Filmado em 2014, Açúcar ficou parado por uns tempos para que o casal se dedicasse a outros projetos. Renata fez o longa Zama, de Lucrécia Martel, na função de diretora de arte. Sergio realizou a pesquisa sonora de Açúcar, em que ele assina o score musical. Este ano, fizeram a série de TV África da Sorte. “Colocamos músicas da pesquisa folclórica de Mario de Andrade pelo Nordeste, de 1932, especificamente em Pernambuco e na Paraíba, onde ele colheu sons de uma maneira muito boa. Além de gravar, outra coisa bacana foi que ele colocou os créditos de todos os cantores, cantoras, pianistas, etc, deu nome a esse povo todo que fazia música naquela época, uma música perdida. Embora se passe nos dias de hoje, o filme parece atemporal, e, de alguma maneira, também antigo, por conta de estar inserido neste sistema econômico já muito secular do Nordeste brasileiro”, reforça o cineasta.

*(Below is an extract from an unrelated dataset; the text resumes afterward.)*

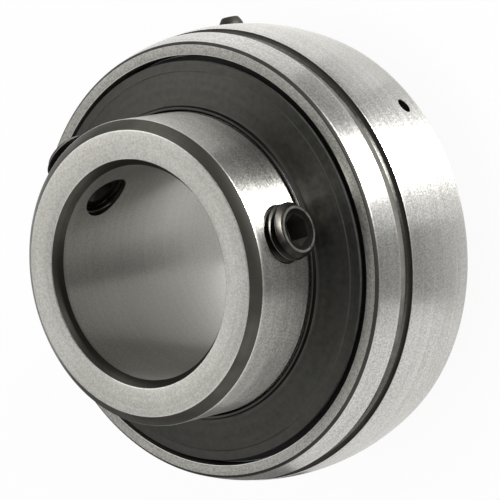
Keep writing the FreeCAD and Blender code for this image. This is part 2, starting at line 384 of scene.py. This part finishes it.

Dona de um consolidada carreira de diretora de arte – além dos inúmeros filmes pernambucanos, é chamada para colaborar com cineastas de todo o País –, Renata teve uma de suas melhores experiências ao trabalhar com Lucrécia Martel, uma das mais importantes cineasta do cinema contemporâneo. Zama também está presente no Festival do Rio. Em 2015, Renata passou uma longa temporada na Argentina, onde o filme teve locações em várias regiões do país. “Foi uma experiência fantástica. Trabalhar com uma diretora que tem um olhar novo, como a Lucrécia, uma grande representante do cinema latino-americano, não teve preço. Zama também dialoga muito com os filmes da Aroma, tanto com Estradeiros quanto com Açúcar, porque Lucrécia busca um personagem que é vítima de uma vontade de ser o que não será nunca, europeu. Ele tem aquele complexo de vira-lata, porque parece que você precisa de títulos para se sentir alguém. Não precisamos de ninguém pra dizer que somos especiais. A gente quer é se voltar para nós mesmos, para o continente latino-americano, valorizar e descobrir porque ainda não nos conhecemos bem”, afirma Renata.